Differential expression is computed with miRComb package, using limma method and Holm's multi-testing correction. miRNA with less than one normalized reads in at least one group are discarded.
- Produced plot:
- Figure 2A: Figure2A_PCA_TCGA_miRNA
- Figure 2C: Figure2C_heatmap_diff_miRNA_cr_TCGA
Raw counts are submitted to edgeR package for filtering, normalization and differential expression analysis.
- Produced plot:
- Figure 2A: Figure2A_PCA_ICGC_miRNA
- Figure 2C: Figure2C_heatmap_diff_miRNA_centered_reduced_ICGC
Log Fol Changes (logFC) estimated during the previous steps are compared using a linear regression model. Results of each analysis are merged. logFC and median expression of miRNA from the DIO3-DLK1 miRNA cluster on chromosome 14 which are not significantly differentially expressed (DE) are evaluated.
-
Produced plot:
- Figure 2A: Fgure2A_XY_logFC_ICGC_TCGA_miRNA
- Figure S3AB: FigureS3AB_boxplots_DIO3_DLK1_no_sig
-
Text files produced:
- Table S2B: miRNA_ICGC_TCGA_DE.tab
Differentially expressed miRNAs in both cohort and DIO3-DLK1 miRNAs are used to cluster patients from TCGA PANCAN data. Distribution of cancer histotypes in clusters is evaluated.
- Produced plot:
- Figure 2B: Figure2B_heatmap_diff_miRNA_all_TCGA
- Figure 2B: Figure2B_PANCAN_cluster_diff_histotype
- Figure S3C: FS3C_heatmap_DIO3_miRNA_all_TCGA
- Figure S3C: FS3C_PANCAN_cluster_DIO3_histotype
- Figure S3C: points_cluster_DIO3_DLK1_all_TCGA
miRComb algorithm is applied to TCGA and ICGC cohorts independently together with validated miRNA-mRNA interactions from public databases. Results were merged. Validated targets from databases which were found to significantly anti-correlate in both cohort were analyzed with GSAn method. This script helps in visualize this result.
-
Produced plot:
- Figure2D: Figure2D_GSAN_miRNA_targets
-
Text files produced:
- Table S2C: miRComb_table.tab
- test.mRNA.miRNA.txt: selected targets that has been analyzed with GSAn
- run_mirComb: Apply classic miRComb pipeline: apply differential expression analysis on mRNAs and miRNAs (limma), select on significance (p-value < 0.01 and absolute logFC > 1), compute correlation between mRNA and miRNA expression and compute a p-value on Pearson's correlation score and correct it with FDR approach, add public database information.

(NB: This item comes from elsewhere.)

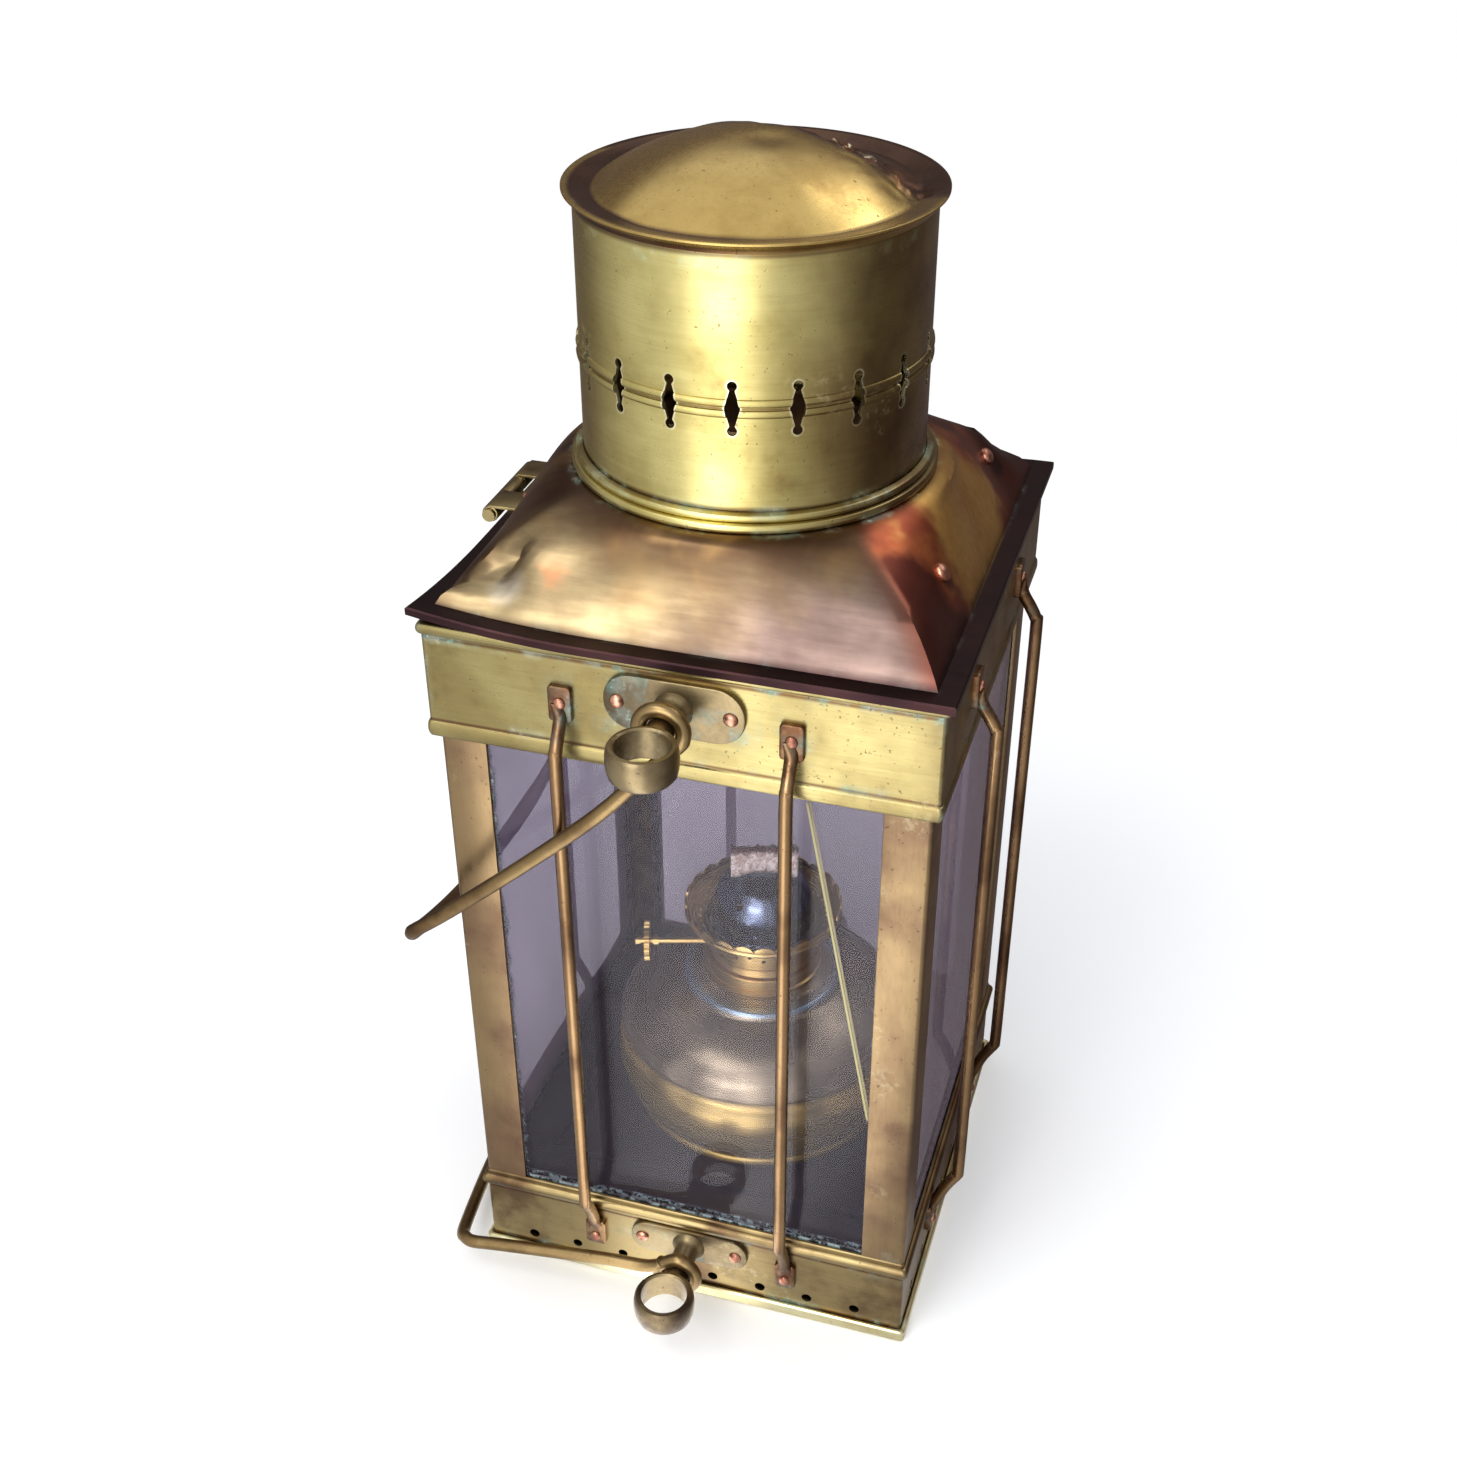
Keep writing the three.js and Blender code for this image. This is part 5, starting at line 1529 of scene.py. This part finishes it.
bmesh.ops.recalc_face_normals(wick, faces=wick.faces)
bmesh.ops.transform(wick, matrix=at_burner, verts=wick.verts)
finished(wick, "wick_woven", cotton, "wick", ["wick"], 80)
print("wick stands to", round(wick_high.z), "mm")

# %% [markdown]
# The winder is a thin shaft with two feed wheels that bite the wick, two collars and a thumb wheel with a
# milled edge on its end.

# %% Winder
shaft = bmesh.new()
for x, radius, length, sides in ((-18, 1.2, 60, 20), (-48.6, 1.9, 1.8, 20), (-41.6, 2.2, 2.0, 20),
                                 (-7, 4.4, 2.4, 24), (7, 4.4, 2.4, 24)):
    drill(shaft, (x, shaft_y, shaft_z), (1, 0, 0), radius, length, sides)
bmesh.ops.transform(shaft, matrix=at_burner, verts=shaft.verts)
finished(shaft, "wick_shaft_turned", burner_brass, "winder", ["wick_shaft"], 40)
wheel = bmesh.new()
teeth = []
for i in range(72):
    turn = 2 * math.pi * i / 72
    radius = 7.75 if i % 4 in (0, 1) else 6.7
    teeth.append((radius * math.cos(turn), radius * math.sin(turn)))
plate(wheel, teeth, 2.0, at(-46, shaft_y, shaft_z) @ Matrix.Rotation(math.pi / 2, 4, "Y"))
bmesh.ops.transform(wheel, matrix=at_burner, verts=wheel.verts)
finished(wheel, "wick_wheel_milled", burner_brass, "winder", ["wick_wheel"], 30)
print("thumb wheel has", len(teeth) // 4, "teeth")

# %% [markdown]
# ## Finishes on the parts that keep their own shape
# Deck, tray, glass and the hidden parts are right as they came, so they only get their finish.

# %% Finish the rest
plain = {
    "deck": dark_tin, "font_tray": dark_tin, "glazing_ledge": inner_brass, "wind_baffle": inner_brass,
    "catch_spring": spring_brass, "wick_tube": burner_brass, "hinge_pin": hinge_brass,
    "pane_front": front_glass, "pane_right": right_glass, "pane_left": left_glass, "pane_back": back_glass,
}
for corner in corner_names:
    plain["glazing_angle_" + corner] = inner_brass
for node, finish in plain.items():
    nodes[node].data.materials.clear()
    nodes[node].data.materials.append(finish.material)
print("finished", len(plain), "parts in place")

The VCFs from ICGC containing somatic variants were analysed with MutationPattarns R package following their suggested pipeline: compute 96 trinucleotides matrix, compare with COSMIC signatures (cosine similarity) and estimate COSMIC signature contribution for each patients. Only those with a cosine similarity above 0.75 are reported.
Enrichment for specific allele status (TP53 and RB1) and protein cellular localization (DMD, PTEN, ATRX) was estimated using a Fisher's exact test comparing one category to all other possible categories.
- Produced plot:
- Figure 4C: Figure4C_cat_alteration_categories
- Figure 4D: Figure4D_DMD_isoforms
- Figure 4E: Figure4E_loc_alteration_categories
- Figure S4D: FigureS4D_TBM_BP
- Figure S4E: FigureS4E_cosine_cosmic_signature
- Figure S4E: FigureS4E_contribution_cosmic_signature_barplot
- plot.prop.mutation: plot percentages of allele status or protein localization occurrence per LMS group.